Shaner noted that scripture often showed conversations of who was worthy to be a disciple, and suggested these were just part of many conversations about marriage and women in leadership.
“The question about women’s discipleship is up for grabs in this document,” Shaner assessed. While she flatly stated that the fragment could not prove Jesus’s marital status, Shaner called it “another piece of evidence that we get to add on” in a map where only a few disconnected puzzle pieces were available.
“What are the bound of the imagination in who Jesus was in the world?” Shaner asked. “Talking about Jesus as a sexual being makes people uncomfortable, but he was fully human.”
“Part of our job as public Christians is to talk about this stuff not just inside the church but outside of it as well,” Shaner added.
“In the midst of debates about sex, marriage, and women's leadership, thinking with Jesus's life story was one way to remember and revere him,” Shaner proposed in her comments preceding the seminar. “Those who wrote these texts were trying to be faithful followers of Jesus, just like we are. They were trying to figure out who Jesus was and how his message transformed their lives, just like we are.”

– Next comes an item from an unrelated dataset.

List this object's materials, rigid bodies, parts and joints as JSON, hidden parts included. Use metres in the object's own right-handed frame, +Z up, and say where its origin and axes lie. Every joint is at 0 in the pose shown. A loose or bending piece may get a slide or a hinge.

Questions of Authenticity Linger
The GTS professors claimed early evidence indicated the fragment was genuine, but other scholars have charged it is a fake. The U.K. newspaper The Guardian reported September 25 that Professor Francis Watson of Durham University says the papyrus fragment is a patchwork of texts from the genuine Coptic-language Gospel of Thomas, which have been copied and reassembled out of order to make a suggestive new whole.
Similarly, Helmut Koester, a professor emeritus of Harvard Divinity School and a former 25-year editor of the Harvard Theological Review, said in a Huffington Post interview that "they did not want to publish because of doubts from two respected scholars." Kevin Madigan, the journal's co-editor, told the Associated Press that King's paper had only been "provisionally" accepted for a January publication.